When m is zero, the result will always be the constant "c", so we can generate the x86/387 code for returning that constant. The 387 instruction set has special instructions for loading the values zero and one, so these can be used when "c" has the appropriate value.
# m is 0.0 and c is 0.0
foo: fldz
ret
# m is 0.0 and c is 1.0
foo: fld1
ret
Likewise, it turns out to be faster/shorter to return the constant minus one on the 387, by loading the value one using the special instruction above and then negating the result.
# m is 0.0 and c is -1.0
foo: fld1
fchs
ret
If the constant c can be represented exactly as a 4-byte floating point value, it can be stored in memory as a float and automatically extended to double precision as it is read in. This optimization also applies to many of the memory references below, but to save space, I'll only mention it once.
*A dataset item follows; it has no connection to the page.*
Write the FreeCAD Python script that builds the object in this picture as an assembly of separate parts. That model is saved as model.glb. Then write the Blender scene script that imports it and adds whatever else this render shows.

# m is 0.0, and c is (double)(float)c
foo: flds c
ret
Otherwise we should simply load and return the double constant c.
# m is 0.0.
foo: fldl c
ret
When m has the value one, we don't actually need to perform the multiplication.
# m is 1.0
foo: fldl c
faddl x
ret
And when m is one and c is zero, there is neither a multiplication nor an addition to perform.
# m is 1.0 and c is 0.0
foo: fldl x
ret
As above when c is one, we can use appropriate instruction.
# m is 1.0 and c is 1.0
foo: fld1
faddl x
ret
When c is minus one, we can use a right-subtract instruction instead of loading one and negating it.
# m is 1.0 and c is -1.0
foo: fld1
fsubrl x
ret
When m is two, it turns out to be faster to perform an addition rather than a multiplication.
# m is 2.0
foo: fldl x
fadd %st(0),%st
faddl c
ret
Once again when c is zero, we can skip the addition
# m is 2.0 and c is 0.0
foo: fldl x
fadd %st(0),%st
ret
When m is two and c is two, we can use two additions.
# m is 2.0 and c is 2.0
foo: fld1
faddl x
fadd %st(0),%st
ret
When m is two and c is minus two, we can use an addition and a subtraction.
# m is 2.0 and c is -2.0
foo: fldl1
fsubrl x
fadd %st(0),%st
ret
When m is the value minus one, we can again avoid the multiplication.
# m is -1.0
foo: fldl c
fsubl x
ret
And when m is minus one and c has the value zero, we simplify everything to a negation.
# m is -1.0 and c is 0.0
foo: fldl x
fchs
ret
And again, as before when c is one, we can use the "fld1" instruction.
# m is -1.0 and c is 1.0
foo: fld1
fsubl x
ret
Without introduction, the following cases handle when m is minus two.
# m is -2.0 and c is 0.0
foo: fldl x
fadd %st(0),%st
fchs
ret
# m is -2.0 and c is 2.0
foo: fld1
fsubl x
fadd %st(0),%st
ret
# m is -2.0 and c is -2.0
foo: fld1
fchs
fsubl x
fadd %st(0),%st
ret
# m is -2.0
foo: fldl x
fadd %st(0),%st
fsubl c
ret
In the general case for m (values other than zero, one, two or minus one), we can skip the addition when c is zero.
# c is 0.0
foo: fldl m
fmull x
ret
In the case where m and c are the same, we can avoid reading the value from memory twice, and make use of the 387 stack registers.
# m is the same as c
foo: fldl mc
fldl x
fmul %st(1),%st
faddp %st,%st(1)
ret
Likewise, when m is the negation of c, we can avoid a load from memory.
# m is -c, and c is -m
foo: fldl m
fldl x
fmul %st(1),%st
fsubp %st, %st(1)
ret
Hopefully, the above helps demonstrate that being aware of the constants used in a floating point expression can have a significant impact on the most efficient code sequences used for evaluation. A similar analysis for code generation of multi-way branching was presented by the author at the 2008 GCC Developer Conference [PDF]. If these sorts of variations are possible for trivial expressions, consider their impact on larger performance critical functions, including dot products, matrix multiplications, regular expression matching, SQL queries and many more.